The Underlying Philosophy
Shape Up is built on a set of beliefs about software development that run counter to most industry practice:
Time is a design tool, not just a constraint Setting the appetite before shaping the solution produces better, simpler solutions than estimating after design.
Autonomy requires clarity at the boundary Teams can only be truly autonomous if what they’re responsible for is crystal clear. Shaping provides that clarity without over-specifying the solution.
Backlogs are a form of debt The discipline of no backlog forces genuine prioritisation and prevents the accumulation of stale commitments.
Fixed time, variable scope The opposite of the traditional model. Time is the constant; scope is what flexes. This produces honest delivery over delusional promises.
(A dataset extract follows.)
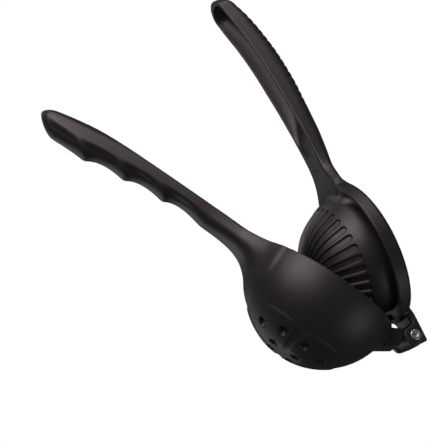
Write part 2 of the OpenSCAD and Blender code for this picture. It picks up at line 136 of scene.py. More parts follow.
def common(a, b, r):
    """Field of what two solids share, with its new edge rounded to radius r."""
    return -joined(-a, -b, r)


def without(a, b, r):
    """Field of solid a less solid b, with the new edge rounded to radius r."""
    return -joined(-a, b, r)


def levelled(shape, x, y, z):
    """A field of slope one near its zero level: the value of shape over the length of its
    gradient, taken from differences over two hundredths of a millimetre."""
    step = 0.02
    value = shape(x, y, z)
    slope_x = shape(x + step, y, z) - value
    slope_y = shape(x, y + step, z) - value
    slope_z = shape(x, y, z + step) - value
    return value / np.maximum(np.sqrt(slope_x**2 + slope_y**2 + slope_z**2) / step, 1e-3)


def ramp(t):
    """0 below 0, 1 above 1, and 3t^2 - 2t^3 between them."""
    t = np.clip(t, 0, 1)
    return t * t * (3 - 2 * t)


def rim_height(x):
    """Height of the rim: two arcs that touch at the bowl's axis and rise to both ends."""
    height = centre_z - rim_drop
    for side, rise in ((-1, rim_rise_grip), (1, rim_rise_hinge)):
        arc_r = (bowl_r**2 + rise**2) / (2 * rise)
        run = np.clip(side * x, 0, bowl_r + 12)
        height = height + arc_r - np.sqrt(arc_r**2 - run**2)
    return height


def cup(x, y, z, r):
    """Distance to a ball of radius r whose upper half is a straight upright wall."""
    return np.sqrt(x**2 + y**2 + np.minimum(z - centre_z, 0) ** 2) - r


def pad_outline(x, y):
    """Distance across the plan to the outline of the pads: in each quarter an arc and two
    straight sides, with a radius at each of the three corners."""
    side = long_gap / 2 - np.abs(y)
    cross = cross_gap / 2 - np.abs(x)
    edge = np.hypot(np.abs(x) - pad_edge_x, y) - pad_edge_r
    return np.maximum.reduce([
        common(side, edge, pad_corners["side"]),
        common(cross, edge, pad_corners["cross"]),
        common(side, cross, pad_corners["inner"]),
    ])


def grip_section(x, y, z):
    """Level of the grip: |y/w|^q + |z/h|^q = 1 across, closed by half an ellipse at the tip."""
    top, middle, under, half, q = columns_at(grip_rows, x)
    rise = z - centre_z - middle
    height = np.where(rise > 0, top - middle, middle - under)
    across = (np.abs(y / half) ** q + np.abs(rise / height) ** q) ** (1 / q)
    return np.hypot(across, np.maximum(grip_end + grip_cap - x, 0) / grip_cap) - 1


def finger_grooves(x, y, z):
    """Depth of the finger grooves: along the grip an arc in each pitch, which leans towards the
    tip as it climbs the side and runs out below the widest place."""
    top, middle, under = columns_at(grip_rows, x)[:3]
    place = (x + groove_lean * (z - centre_z - under) - groove_first) / groove_pitch
    nearest = np.clip(np.round(place), 0, 3)
    across = np.abs(2 * (place - nearest))
    arc = np.where(across < 0.85, 1 - across**2, 0.2775 * ramp((1.2 - across) / 0.7) / ramp(0.5))
    below = np.arctan2(centre_z + middle - z, np.abs(y))
    fade = ramp((below - groove_fade[0]) / groove_fade[1])
    return np.where(nearest == 0, groove_first_share, 1) * groove_h * np.maximum(arc, 0) * fade


def knuckle_side(x, z):
    """Side view of the knuckle: a disc on the screw's axis with a gusset under it and a web
    that slopes down to the rim."""
    along, up = x - pin_x, z - pin_z
    disc = np.hypot(along, up) - knuckle_r
    gusset = along * np.sin(gusset_slope) - up * np.cos(gusset_slope) - knuckle_r
    start = knuckle_r * np.cos(web_turn), knuckle_r * np.sin(web_turn)
    web = (up - start[1]) * np.cos(web_slope) - (along - start[0]) * np.sin(web_slope)
    root = bowl_r - 3.5 - x
    wedge = np.maximum.reduce([gusset, web, along - start[0] * 0.6, root])
    return joined(disc, wedge, 1)


def bowl_arm_field(x, y, z):
    """Below zero inside the bowl arm, and near its skin the distance to it."""
    pads = ramp(0.5 - pad_outline(x, y) / pad_slope / 2) * (z < centre_z)
    grip = levelled(grip_section, x, y, z) + finger_grooves(x, y, z)
    grip = np.maximum(grip, x + bowl_r - grip_depth)
    body = joined(cup(x, y, z, bowl_r) - pad_relief * pads, grip, grip_fillet)
    body = common(body, z - rim_height(x), rim_round)
    knuckle = common(knuckle_side(x, z), np.abs(y) - knuckle_half, 0.8)
    body = joined(body, knuckle, 1.5)
    body = without(body, cup(x, y, z, bowl_r - bowl_wall), rim_round)
    for reach, angle in hole_places:
        hole_x, hole_y = reach * np.cos(np.radians(angle)), reach * np.sin(np.radians(angle))
        hole = np.hypot(np.abs(x) - hole_x, np.abs(y) - hole_y) - hole_r
        body = without(body, np.maximum(hole, z - centre_z), 0.5)
    body = without(body, np.hypot(x - pin_x, z - pin_z) - bore_r, 0.2)
    return common(body, -z, 0.6)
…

Done means shipped A feature that’s 95% complete and not in production is not done. Shape Up optimises relentlessly for real, shipped, usable software.
The Central Message
Most teams aren’t slow because their developers are slow. They’re slow because the work arriving at developers is the wrong shape — too vague to start, too prescriptive to own, too large to finish, and too disconnected from real value to prioritise honestly. Fix the shape of the work before it reaches the team, give the team real autonomy and a real deadline, and then get out of the way. Shipping something real in six weeks beats planning something perfect for six months.
Shape Up is not a process to follow. It is a philosophy of respect — respect for the team’s autonomy, respect for the organisation’s time, and respect for the user’s actual need over the product manager’s imagined solution.